Modeling code records:
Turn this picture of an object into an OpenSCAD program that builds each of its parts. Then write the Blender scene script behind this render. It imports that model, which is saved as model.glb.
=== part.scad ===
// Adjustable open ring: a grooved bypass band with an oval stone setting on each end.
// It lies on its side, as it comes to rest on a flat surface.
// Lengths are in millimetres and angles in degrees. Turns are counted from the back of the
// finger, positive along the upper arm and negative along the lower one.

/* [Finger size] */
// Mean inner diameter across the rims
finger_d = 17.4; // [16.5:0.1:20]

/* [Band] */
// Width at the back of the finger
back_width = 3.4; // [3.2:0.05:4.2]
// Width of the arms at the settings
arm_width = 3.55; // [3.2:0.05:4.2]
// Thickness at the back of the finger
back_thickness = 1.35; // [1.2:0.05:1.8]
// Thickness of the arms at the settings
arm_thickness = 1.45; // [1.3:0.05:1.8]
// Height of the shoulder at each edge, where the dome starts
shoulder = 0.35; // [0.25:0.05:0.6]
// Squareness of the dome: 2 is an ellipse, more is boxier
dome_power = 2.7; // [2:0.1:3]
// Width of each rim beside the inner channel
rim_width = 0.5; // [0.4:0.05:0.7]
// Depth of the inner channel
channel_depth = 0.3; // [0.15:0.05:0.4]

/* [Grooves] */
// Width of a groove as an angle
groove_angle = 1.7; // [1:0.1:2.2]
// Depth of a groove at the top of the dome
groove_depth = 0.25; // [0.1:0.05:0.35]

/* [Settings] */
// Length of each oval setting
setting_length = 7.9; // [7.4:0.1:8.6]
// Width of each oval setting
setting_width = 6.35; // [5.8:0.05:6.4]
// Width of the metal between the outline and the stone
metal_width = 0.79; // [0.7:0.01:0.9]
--
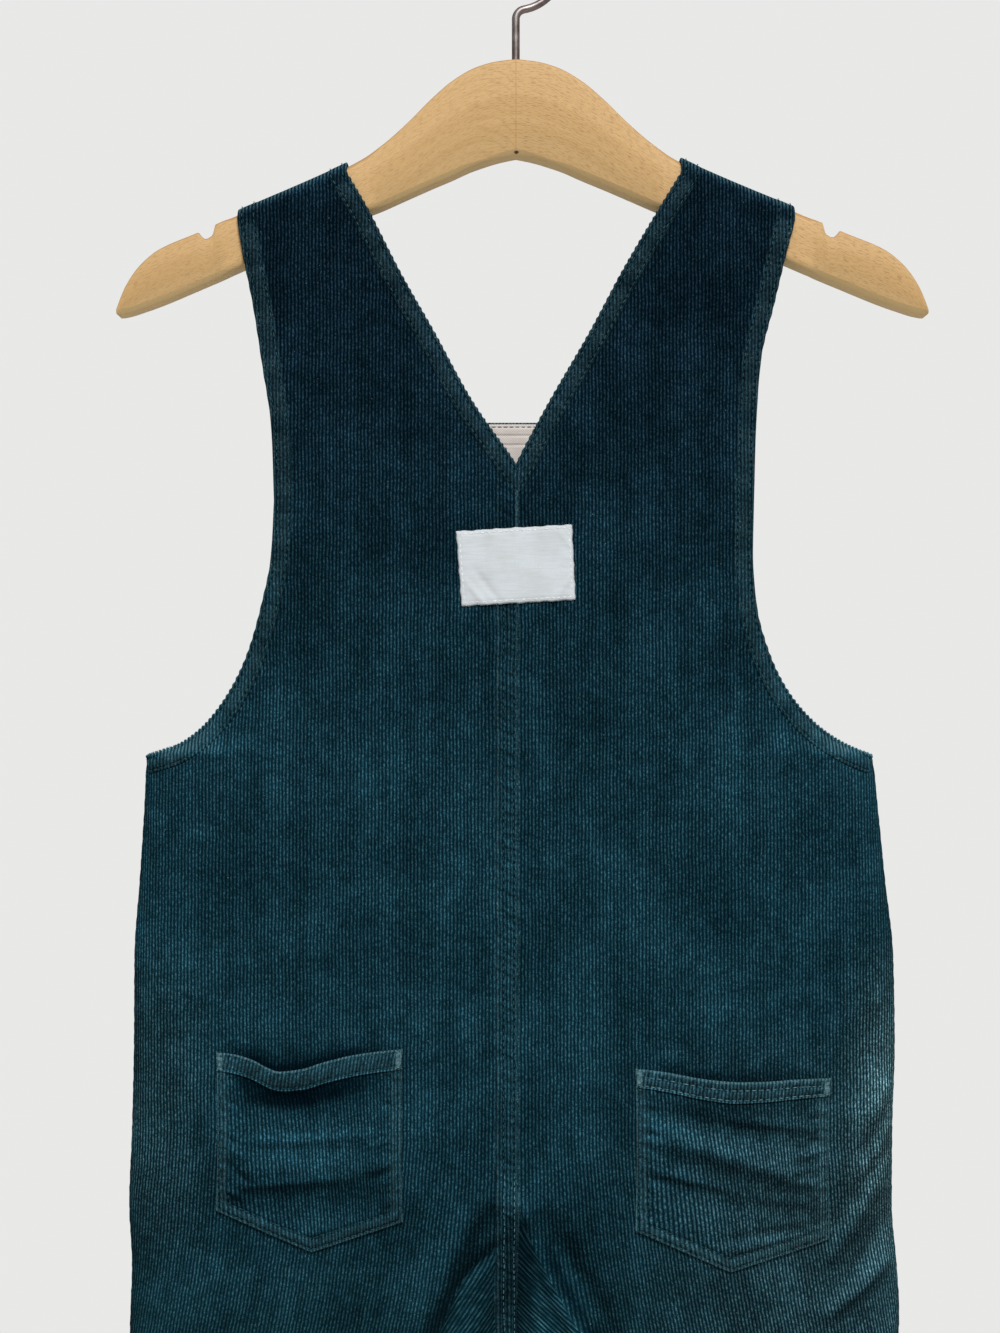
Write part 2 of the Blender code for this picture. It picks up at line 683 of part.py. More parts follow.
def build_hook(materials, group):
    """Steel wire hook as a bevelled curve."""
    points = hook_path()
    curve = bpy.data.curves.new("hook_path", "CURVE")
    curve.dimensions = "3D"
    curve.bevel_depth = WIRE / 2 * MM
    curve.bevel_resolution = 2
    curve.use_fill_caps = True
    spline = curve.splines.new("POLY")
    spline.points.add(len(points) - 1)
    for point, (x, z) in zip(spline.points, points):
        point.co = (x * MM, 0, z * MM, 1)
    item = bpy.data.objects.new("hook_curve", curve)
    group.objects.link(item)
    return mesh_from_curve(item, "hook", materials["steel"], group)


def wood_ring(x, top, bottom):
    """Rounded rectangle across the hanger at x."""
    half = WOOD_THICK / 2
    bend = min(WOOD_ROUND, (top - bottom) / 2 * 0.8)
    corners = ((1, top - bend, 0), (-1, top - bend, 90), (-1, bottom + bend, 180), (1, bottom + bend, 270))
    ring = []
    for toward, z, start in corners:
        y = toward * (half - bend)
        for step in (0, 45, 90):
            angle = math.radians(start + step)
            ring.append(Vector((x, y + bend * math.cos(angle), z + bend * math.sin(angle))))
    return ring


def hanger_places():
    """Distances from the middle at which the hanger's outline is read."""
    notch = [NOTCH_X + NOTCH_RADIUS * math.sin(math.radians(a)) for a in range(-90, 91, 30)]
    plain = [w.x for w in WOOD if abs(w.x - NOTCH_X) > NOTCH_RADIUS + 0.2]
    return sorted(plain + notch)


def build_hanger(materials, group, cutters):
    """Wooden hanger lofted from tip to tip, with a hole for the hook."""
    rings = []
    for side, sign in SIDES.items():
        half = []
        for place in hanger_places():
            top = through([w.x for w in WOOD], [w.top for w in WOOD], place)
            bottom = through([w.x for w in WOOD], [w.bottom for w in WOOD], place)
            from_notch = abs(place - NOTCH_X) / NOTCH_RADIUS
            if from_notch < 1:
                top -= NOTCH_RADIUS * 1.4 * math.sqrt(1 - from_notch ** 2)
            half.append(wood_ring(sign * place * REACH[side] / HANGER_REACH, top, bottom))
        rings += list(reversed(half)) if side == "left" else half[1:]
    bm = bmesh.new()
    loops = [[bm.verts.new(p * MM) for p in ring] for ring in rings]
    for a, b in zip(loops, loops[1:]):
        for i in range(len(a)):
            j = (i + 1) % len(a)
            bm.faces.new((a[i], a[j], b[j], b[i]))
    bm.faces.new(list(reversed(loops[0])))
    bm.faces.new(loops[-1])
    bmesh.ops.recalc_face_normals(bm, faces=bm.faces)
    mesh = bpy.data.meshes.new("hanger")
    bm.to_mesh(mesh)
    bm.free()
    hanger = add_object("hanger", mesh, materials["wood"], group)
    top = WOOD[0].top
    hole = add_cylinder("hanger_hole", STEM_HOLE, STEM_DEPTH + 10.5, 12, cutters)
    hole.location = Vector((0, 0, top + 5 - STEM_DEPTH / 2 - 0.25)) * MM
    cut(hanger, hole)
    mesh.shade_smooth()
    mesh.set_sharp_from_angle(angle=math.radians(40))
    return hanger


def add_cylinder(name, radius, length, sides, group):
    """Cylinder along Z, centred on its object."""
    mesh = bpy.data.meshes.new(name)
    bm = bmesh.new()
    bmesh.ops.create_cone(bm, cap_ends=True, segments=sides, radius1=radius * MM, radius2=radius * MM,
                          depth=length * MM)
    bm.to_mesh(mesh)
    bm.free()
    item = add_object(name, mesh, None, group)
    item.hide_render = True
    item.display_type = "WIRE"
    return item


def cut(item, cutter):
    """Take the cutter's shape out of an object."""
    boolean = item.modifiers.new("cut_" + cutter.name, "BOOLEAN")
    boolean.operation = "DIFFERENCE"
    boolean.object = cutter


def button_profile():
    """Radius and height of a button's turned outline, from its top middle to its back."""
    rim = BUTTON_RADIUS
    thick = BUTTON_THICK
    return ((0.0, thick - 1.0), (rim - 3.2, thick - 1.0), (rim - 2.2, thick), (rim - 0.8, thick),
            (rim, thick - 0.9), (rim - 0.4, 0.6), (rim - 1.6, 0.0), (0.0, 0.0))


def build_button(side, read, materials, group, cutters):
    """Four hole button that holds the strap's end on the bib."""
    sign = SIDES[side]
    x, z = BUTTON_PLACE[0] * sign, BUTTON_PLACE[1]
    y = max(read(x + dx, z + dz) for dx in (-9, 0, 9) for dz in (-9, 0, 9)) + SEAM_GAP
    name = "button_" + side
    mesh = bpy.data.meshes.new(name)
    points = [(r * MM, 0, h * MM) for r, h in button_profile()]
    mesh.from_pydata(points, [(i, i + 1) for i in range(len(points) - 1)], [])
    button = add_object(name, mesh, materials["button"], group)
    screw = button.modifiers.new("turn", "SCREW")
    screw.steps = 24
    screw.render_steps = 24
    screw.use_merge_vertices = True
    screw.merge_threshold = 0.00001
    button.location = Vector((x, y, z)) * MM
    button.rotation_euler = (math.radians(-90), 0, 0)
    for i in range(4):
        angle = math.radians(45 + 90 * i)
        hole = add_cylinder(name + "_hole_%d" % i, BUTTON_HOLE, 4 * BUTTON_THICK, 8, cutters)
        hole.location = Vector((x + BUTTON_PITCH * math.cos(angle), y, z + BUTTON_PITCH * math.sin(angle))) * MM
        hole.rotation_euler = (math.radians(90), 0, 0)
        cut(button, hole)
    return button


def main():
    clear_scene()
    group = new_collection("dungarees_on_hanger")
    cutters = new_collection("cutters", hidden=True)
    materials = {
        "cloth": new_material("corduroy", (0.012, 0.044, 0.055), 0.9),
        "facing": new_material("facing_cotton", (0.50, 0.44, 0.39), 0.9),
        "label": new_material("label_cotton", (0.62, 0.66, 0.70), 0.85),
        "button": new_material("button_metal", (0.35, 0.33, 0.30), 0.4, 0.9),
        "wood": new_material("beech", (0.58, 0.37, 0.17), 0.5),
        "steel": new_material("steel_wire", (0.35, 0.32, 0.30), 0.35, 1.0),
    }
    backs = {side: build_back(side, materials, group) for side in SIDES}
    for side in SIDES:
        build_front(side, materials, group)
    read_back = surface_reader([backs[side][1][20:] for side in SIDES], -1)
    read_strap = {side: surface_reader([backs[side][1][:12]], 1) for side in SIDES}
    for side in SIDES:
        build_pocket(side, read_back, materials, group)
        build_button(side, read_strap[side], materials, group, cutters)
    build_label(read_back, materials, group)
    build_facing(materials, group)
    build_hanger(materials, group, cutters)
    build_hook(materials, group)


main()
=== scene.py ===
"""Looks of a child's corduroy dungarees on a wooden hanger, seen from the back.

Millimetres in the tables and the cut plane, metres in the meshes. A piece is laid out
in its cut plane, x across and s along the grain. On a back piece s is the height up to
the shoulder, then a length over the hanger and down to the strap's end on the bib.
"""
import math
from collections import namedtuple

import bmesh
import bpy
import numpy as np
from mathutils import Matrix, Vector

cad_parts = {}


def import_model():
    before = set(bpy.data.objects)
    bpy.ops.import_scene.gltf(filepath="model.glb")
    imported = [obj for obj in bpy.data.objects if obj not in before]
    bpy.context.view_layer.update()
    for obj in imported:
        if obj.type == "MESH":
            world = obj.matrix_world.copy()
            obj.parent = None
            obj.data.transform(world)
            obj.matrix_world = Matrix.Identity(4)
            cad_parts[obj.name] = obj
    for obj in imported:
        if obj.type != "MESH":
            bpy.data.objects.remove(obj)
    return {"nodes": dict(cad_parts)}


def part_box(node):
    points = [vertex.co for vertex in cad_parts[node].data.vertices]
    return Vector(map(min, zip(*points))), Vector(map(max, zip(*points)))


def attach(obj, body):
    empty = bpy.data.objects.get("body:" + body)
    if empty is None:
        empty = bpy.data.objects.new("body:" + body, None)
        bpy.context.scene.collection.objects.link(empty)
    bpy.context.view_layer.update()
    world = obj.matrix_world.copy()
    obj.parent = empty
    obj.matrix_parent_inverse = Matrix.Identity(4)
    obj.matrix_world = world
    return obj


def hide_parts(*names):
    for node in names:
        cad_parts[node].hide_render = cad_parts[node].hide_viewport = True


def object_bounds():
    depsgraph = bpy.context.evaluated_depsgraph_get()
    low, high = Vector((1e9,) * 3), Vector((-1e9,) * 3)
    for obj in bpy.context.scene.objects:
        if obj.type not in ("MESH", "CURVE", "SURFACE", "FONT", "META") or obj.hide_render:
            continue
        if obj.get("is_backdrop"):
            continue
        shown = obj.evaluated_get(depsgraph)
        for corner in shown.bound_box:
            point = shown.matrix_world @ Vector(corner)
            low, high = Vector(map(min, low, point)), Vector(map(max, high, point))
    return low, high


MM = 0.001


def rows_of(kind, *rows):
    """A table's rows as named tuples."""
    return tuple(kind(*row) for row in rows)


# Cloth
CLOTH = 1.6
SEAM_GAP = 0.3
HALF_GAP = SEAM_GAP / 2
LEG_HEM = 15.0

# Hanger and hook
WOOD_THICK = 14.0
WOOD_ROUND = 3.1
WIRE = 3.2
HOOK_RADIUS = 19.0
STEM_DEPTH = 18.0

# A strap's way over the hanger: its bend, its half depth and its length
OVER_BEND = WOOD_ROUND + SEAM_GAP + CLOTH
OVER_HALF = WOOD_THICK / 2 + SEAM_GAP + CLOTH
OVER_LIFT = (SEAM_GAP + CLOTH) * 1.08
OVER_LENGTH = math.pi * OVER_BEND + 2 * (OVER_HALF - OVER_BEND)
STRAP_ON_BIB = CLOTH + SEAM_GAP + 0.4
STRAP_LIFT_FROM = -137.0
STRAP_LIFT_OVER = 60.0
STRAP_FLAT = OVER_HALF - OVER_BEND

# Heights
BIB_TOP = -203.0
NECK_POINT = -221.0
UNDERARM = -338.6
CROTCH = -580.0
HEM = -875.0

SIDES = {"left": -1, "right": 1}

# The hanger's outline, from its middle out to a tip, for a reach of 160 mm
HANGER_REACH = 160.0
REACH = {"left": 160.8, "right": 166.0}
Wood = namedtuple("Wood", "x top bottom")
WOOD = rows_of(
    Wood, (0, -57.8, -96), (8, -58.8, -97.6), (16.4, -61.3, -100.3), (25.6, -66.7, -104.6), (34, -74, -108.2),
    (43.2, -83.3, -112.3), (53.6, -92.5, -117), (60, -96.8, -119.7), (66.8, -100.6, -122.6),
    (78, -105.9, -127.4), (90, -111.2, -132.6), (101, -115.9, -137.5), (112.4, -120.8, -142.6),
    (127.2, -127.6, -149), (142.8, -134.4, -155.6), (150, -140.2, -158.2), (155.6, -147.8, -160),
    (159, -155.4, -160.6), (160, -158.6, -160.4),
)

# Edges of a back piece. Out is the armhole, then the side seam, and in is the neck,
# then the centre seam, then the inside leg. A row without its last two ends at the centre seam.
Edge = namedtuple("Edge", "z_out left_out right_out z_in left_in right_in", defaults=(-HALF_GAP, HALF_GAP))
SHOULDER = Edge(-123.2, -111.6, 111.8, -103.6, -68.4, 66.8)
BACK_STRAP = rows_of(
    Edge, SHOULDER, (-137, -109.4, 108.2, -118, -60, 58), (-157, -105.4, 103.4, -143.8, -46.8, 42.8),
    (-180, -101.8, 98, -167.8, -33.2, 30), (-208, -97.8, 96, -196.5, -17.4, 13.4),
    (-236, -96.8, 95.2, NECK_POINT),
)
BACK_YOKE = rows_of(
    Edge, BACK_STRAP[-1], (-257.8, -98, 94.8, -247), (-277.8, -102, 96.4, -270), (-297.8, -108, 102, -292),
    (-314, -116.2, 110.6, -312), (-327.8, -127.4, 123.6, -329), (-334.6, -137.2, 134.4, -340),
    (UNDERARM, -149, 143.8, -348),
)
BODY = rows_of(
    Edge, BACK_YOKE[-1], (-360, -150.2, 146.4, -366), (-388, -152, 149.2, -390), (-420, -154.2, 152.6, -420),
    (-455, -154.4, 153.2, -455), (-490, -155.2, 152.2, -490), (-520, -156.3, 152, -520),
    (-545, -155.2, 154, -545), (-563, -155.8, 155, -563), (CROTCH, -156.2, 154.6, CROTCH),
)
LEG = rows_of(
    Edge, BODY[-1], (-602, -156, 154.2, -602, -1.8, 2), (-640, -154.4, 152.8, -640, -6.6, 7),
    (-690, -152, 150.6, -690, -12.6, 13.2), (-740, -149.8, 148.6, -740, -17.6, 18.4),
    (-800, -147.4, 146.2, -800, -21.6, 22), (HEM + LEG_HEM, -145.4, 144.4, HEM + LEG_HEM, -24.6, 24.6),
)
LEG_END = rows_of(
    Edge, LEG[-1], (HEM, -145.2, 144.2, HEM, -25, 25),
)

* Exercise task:
Produce only the lines from the line containing "Turn this picture" through the line containing "metal_width = 0.79; // [0.7:0.01:0.9]", inclusive of both, exactly as they stand in the entries above.

* Written answer:
Turn this picture of an object into an OpenSCAD program that builds each of its parts. Then write the Blender scene script behind this render. It imports that model, which is saved as model.glb.
=== part.scad ===
// Adjustable open ring: a grooved bypass band with an oval stone setting on each end.
// It lies on its side, as it comes to rest on a flat surface.
// Lengths are in millimetres and angles in degrees. Turns are counted from the back of the
// finger, positive along the upper arm and negative along the lower one.

/* [Finger size] */
// Mean inner diameter across the rims
finger_d = 17.4; // [16.5:0.1:20]

/* [Band] */
// Width at the back of the finger
back_width = 3.4; // [3.2:0.05:4.2]
// Width of the arms at the settings
arm_width = 3.55; // [3.2:0.05:4.2]
// Thickness at the back of the finger
back_thickness = 1.35; // [1.2:0.05:1.8]
// Thickness of the arms at the settings
arm_thickness = 1.45; // [1.3:0.05:1.8]
// Height of the shoulder at each edge, where the dome starts
shoulder = 0.35; // [0.25:0.05:0.6]
// Squareness of the dome: 2 is an ellipse, more is boxier
dome_power = 2.7; // [2:0.1:3]
// Width of each rim beside the inner channel
rim_width = 0.5; // [0.4:0.05:0.7]
// Depth of the inner channel
channel_depth = 0.3; // [0.15:0.05:0.4]

/* [Grooves] */
// Width of a groove as an angle
groove_angle = 1.7; // [1:0.1:2.2]
// Depth of a groove at the top of the dome
groove_depth = 0.25; // [0.1:0.05:0.35]

/* [Settings] */
// Length of each oval setting
setting_length = 7.9; // [7.4:0.1:8.6]
// Width of each oval setting
setting_width = 6.35; // [5.8:0.05:6.4]
// Width of the metal between the outline and the stone
metal_width = 0.79; // [0.7:0.01:0.9]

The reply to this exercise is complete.